The church relationship to “place” is in terms of its Christological definition not “of” but “for that place.”   “The whole existence of the congregation must be such as to mediate to the people of that place the call of Christ which speaks to them as they are but calls them from what they are in order that- in Christ- they may become God’s new creation… the true catholicity of the Church, rooted in the being of the Triune God, is such that neither does universality cancel the particularity or “each” place, not does locality deny universality, for the “full flowering of the life of Christ must be present in each local church” 

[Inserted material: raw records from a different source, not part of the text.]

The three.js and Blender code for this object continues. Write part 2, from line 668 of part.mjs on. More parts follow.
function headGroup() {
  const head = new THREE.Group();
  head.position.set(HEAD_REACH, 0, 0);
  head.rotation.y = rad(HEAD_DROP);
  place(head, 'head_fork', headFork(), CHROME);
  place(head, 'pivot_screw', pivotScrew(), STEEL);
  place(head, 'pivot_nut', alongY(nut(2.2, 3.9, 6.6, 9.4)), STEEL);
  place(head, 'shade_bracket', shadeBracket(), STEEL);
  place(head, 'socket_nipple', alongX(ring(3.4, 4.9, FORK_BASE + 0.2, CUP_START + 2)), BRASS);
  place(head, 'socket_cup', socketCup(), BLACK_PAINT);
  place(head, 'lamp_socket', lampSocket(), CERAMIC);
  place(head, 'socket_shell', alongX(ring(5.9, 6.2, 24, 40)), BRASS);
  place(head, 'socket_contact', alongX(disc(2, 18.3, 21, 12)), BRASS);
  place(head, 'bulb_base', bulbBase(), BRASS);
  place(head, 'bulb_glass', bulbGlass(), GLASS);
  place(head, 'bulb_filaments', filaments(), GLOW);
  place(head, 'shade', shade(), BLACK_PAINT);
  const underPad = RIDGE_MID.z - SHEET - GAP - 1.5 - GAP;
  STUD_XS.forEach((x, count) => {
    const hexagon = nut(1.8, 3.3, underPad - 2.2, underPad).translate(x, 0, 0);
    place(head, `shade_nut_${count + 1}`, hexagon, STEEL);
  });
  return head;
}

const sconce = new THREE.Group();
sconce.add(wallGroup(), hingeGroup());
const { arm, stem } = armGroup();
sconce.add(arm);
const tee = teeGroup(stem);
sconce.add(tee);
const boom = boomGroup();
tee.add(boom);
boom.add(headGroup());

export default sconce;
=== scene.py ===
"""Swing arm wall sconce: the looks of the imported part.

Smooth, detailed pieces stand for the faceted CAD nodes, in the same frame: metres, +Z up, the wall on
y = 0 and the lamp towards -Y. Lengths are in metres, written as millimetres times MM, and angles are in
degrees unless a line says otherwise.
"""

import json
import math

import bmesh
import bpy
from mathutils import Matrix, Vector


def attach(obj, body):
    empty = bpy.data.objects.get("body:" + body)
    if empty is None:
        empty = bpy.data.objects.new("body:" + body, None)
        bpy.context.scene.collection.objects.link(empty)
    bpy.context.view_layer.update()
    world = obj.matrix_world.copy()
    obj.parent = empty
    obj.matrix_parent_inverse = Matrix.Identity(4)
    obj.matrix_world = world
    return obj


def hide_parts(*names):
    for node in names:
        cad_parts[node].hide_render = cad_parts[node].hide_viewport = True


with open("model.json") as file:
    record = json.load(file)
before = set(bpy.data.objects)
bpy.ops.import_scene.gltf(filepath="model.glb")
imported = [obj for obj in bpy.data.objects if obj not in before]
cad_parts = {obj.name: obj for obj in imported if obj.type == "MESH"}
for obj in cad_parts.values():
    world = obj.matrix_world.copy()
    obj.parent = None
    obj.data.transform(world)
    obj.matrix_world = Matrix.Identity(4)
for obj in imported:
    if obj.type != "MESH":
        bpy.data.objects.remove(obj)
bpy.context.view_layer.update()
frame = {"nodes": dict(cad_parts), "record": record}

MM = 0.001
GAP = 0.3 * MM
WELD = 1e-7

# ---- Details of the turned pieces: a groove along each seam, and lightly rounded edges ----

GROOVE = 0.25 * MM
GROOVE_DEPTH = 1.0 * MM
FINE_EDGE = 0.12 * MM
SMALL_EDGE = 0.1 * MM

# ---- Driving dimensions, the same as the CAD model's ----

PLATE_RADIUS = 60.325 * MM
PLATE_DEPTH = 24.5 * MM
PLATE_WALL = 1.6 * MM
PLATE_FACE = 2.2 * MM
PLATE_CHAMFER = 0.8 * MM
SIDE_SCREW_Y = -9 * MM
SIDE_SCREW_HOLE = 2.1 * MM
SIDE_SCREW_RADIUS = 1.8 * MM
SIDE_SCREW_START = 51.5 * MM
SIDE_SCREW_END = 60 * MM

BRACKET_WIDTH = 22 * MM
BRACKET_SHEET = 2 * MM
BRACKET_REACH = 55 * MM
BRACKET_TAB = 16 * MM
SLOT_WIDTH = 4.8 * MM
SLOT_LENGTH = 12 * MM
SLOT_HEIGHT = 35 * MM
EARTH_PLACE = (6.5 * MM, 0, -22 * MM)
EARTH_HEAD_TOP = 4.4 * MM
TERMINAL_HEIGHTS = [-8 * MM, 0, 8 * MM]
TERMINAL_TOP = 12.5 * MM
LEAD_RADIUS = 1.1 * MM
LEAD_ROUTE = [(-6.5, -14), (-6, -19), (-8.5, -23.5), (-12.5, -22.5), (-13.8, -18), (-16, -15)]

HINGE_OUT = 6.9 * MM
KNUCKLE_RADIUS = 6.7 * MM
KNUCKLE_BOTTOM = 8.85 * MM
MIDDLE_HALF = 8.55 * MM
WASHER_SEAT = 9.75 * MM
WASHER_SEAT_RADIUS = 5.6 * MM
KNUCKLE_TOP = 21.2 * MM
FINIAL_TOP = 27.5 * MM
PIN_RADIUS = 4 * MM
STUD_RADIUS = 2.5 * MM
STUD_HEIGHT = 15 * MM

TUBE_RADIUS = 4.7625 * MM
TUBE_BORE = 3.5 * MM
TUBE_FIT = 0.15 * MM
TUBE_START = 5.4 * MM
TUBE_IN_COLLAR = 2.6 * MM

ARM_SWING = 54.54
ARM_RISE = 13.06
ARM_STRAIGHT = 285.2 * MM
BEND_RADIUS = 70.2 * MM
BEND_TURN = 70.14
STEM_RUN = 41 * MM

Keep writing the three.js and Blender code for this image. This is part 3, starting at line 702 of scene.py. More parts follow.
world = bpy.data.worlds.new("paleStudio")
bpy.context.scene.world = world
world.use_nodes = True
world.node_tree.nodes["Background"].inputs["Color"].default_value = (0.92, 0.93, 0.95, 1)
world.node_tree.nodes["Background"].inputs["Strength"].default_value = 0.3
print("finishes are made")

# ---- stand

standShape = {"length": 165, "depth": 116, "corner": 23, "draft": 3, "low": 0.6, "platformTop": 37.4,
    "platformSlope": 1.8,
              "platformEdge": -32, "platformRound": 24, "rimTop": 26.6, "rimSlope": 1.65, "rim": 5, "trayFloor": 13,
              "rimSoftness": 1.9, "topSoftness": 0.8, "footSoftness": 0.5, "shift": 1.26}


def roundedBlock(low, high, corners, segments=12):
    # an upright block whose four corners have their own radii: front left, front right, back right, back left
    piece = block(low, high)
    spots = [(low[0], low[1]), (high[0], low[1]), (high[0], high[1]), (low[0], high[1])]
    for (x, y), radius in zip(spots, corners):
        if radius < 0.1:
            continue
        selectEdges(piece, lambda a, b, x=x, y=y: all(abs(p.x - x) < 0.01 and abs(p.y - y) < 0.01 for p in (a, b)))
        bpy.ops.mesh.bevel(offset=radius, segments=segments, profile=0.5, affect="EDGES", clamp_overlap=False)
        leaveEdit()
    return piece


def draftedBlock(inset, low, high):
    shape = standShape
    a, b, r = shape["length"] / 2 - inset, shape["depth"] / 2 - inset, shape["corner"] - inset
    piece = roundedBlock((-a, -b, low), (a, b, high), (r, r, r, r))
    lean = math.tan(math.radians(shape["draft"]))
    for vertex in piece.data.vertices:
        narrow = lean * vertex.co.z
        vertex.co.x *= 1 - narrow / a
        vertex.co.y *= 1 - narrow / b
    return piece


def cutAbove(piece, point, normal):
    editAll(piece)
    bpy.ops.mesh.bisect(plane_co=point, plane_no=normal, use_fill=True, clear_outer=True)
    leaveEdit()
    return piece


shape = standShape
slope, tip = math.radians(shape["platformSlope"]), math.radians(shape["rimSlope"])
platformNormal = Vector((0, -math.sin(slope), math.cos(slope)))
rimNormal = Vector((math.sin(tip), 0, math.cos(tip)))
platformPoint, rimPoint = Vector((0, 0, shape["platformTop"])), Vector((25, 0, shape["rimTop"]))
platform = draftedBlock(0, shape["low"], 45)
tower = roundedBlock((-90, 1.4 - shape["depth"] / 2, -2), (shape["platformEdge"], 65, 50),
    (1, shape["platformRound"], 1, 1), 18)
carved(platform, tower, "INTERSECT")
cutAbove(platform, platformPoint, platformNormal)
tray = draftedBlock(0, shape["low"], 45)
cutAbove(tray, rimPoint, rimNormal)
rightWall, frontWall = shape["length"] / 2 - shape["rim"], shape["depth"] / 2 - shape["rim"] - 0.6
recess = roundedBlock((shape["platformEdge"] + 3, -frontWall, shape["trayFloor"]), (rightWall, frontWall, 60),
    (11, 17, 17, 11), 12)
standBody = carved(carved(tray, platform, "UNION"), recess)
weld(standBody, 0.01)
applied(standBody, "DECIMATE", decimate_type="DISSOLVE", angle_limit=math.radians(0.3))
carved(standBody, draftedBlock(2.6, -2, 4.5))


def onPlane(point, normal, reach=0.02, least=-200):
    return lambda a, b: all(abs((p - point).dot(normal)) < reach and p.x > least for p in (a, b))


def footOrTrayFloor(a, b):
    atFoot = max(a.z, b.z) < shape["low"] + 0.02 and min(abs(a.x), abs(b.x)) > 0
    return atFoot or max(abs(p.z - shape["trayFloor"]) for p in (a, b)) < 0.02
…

Micheal Welker echoes Newbigin’s emphasis on locality and particularity in his work on God the Spirit.  “The community of those upon whom the Spirit has come is to grow out of diverse concreteness of individual life and suffering, the fullness of which cannot be taken in from any one perspective.”  The local congregation is therefore, as Newbigin would constantly reminds us “the first hermeneutic of the gospel.”  The church in its denominational and ecumenical structures should put this into practice by encouraging local congregations to become a first hermeneutic of the gospel. This can only be done if local congregations are permitted to become missional faith communities in discerning God’s preferred future for their community. This can only happen if seminaries start to realize that discernment is key to the future of the church.